I continui rimandi nelle sue opere non solo ai lavori già pubblicati, ma anche a quelli a venire, se da un lato ribadiscono il piano di studi a cui il M. dedicò tutta la vita, dall'altro tradiscono un chiaro intento autocelebrativo. Esemplare di questo atteggiamento è la Vitae sylva, aggiunta in calce alla ristampa, a Venezia presso G. Tacuino nel 1493 (IGI, 6055), di alcune sue opere. Già nelle intenzioni l'operetta autobiografica doveva restare aperta, e infatti dopo sette anni, nel 1500 (IGI, 6058), il M. non solo provvide a integrare il testo per il periodo trascorso, ma aggiunse ex novo sette distici che ripercorrono gli anni di insegnamento nelle diverse città: i Publica munia (IGI, 6084). Postumi uscirono gli Omnia opera (Venezia, G. Tacuino, 1519).

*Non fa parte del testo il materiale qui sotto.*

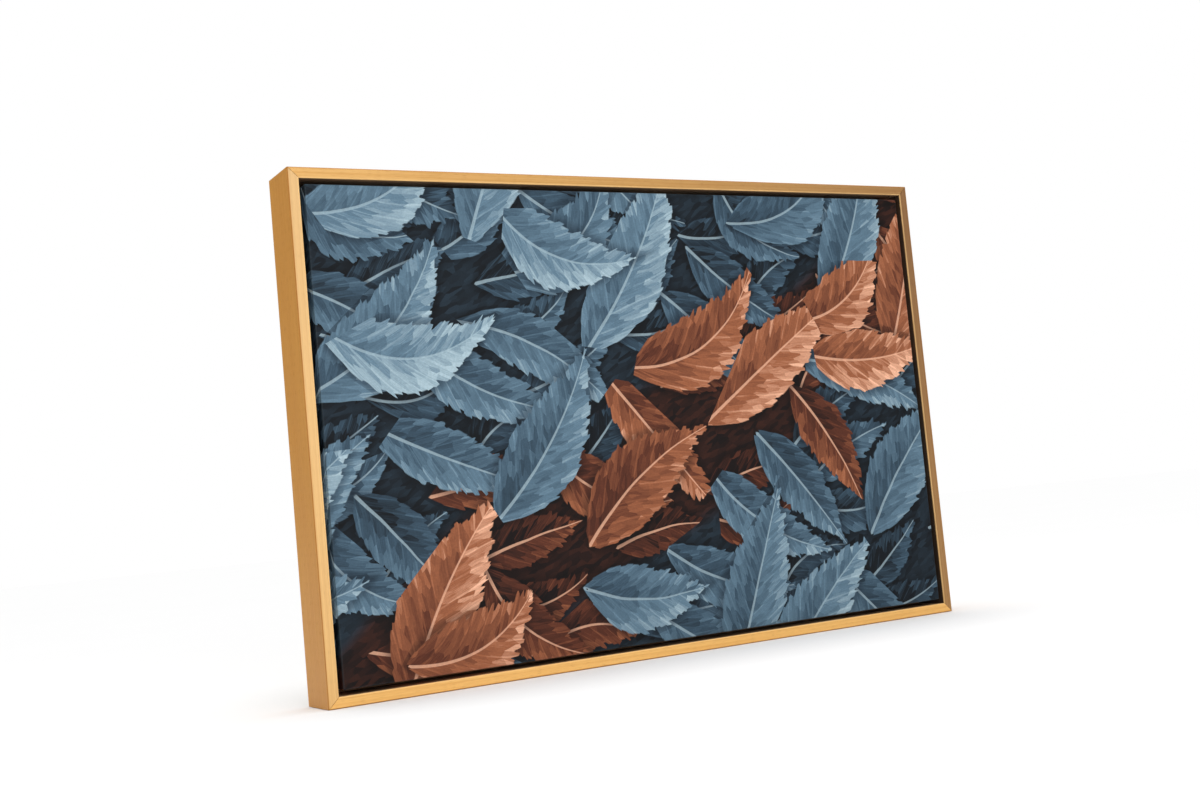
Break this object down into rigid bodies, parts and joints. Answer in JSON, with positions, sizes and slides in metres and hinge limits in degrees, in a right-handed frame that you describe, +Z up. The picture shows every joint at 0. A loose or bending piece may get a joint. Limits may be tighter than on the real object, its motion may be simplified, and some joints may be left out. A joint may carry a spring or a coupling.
{
  "type": "framed canvas picture",
  "caption": "Printed canvas on a wooden stretcher, screwed into a gold-stained floater frame that stands on its bottom rail or hangs on a sawtooth strip.",
  "frame": {"origin": "bottom centre of the object's box, on the surface that the bottom rail stands on", "axes": "+X along the picture's width to the viewer's right, +Z up along its height, +Y from the picture to the wall; the picture faces -Y"},
  "size_m": [0.637, 0.055, 0.433],
  "materials": {
    "gold_wood": "satin gold-honey stain over fine straight grain, black inside the float gap",
    "pine": "planed, unfinished",
    "canvas": "matt printed cotton weave",
    "zinc_steel": "zinc plated",
    "rubber": "matt"
  },
  "bodies": {
    "root": {"frame_rail_bottom": "gold_wood", "frame_rail_top": "gold_wood", "frame_rail_left": "gold_wood", "frame_rail_right": "gold_wood", "stretcher_bar_bottom": "pine", "stretcher_bar_top": "pine", "stretcher_bar_left": "pine", "stretcher_bar_right": "pine", "canvas": "canvas", "ledge_screw_bottom_1": "zinc_steel", "ledge_screw_bottom_2": "zinc_steel", "ledge_screw_bottom_3": "zinc_steel", "ledge_screw_top_1": "zinc_steel", "ledge_screw_top_2": "zinc_steel", "ledge_screw_top_3": "zinc_steel", "ledge_screw_left_1": "zinc_steel", "ledge_screw_left_2": "zinc_steel", "ledge_screw_right_1": "zinc_steel", "ledge_screw_right_2": "zinc_steel", "sawtooth_hanger": "zinc_steel", "hanger_nail_left": "zinc_steel", "hanger_nail_right": "zinc_steel", "bumper_left": "rubber", "bumper_right": "rubber"}
  },
  "joints": []
}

L'impegno profuso dal M. nell'insegnamento e nella redazione di opere grammaticali gli valse una considerevole fama nei secoli XVI e XVII. Erasmo da Rotterdam lo menziona tra coloro che non si attennero all'imitazione pedissequa di Cicerone (Erasmo da Rotterdam, Dialogus Ciceronianus, a cura di P. Mesnard, in Id., Opera omnia, I, 2, Amsterdam 1971, p. 667). Mentre a Parigi nel 1505 Iodoco Badio Ascensio curò l'edizione delle sue opere corredandole di un vero e proprio commento. Nel Seicento il M. è ancora inserito a pieno titolo nel canone dei grandi grammatici, addirittura anteposto al Valla da Girolamo Urbani (Discorso in difesa di Donato, et di Guarino, Camerino 1615). Tra Seicento e Settecento anche i suoi versi godono di una certa fama, tanto da venire annoverato tra i poeti illustri del Cinquecento nelle Delitiae CC Italorum poetarum huius superiorisque aevi illustrium (II, Francoforte s.M. 1608, pp. 6, 11) raccolte da Ranutius Gherus (Jan Gruytère), e nella raccolta Carmina illustrium poetarum Italorum (VI, Firenze 1720, pp. 156-163).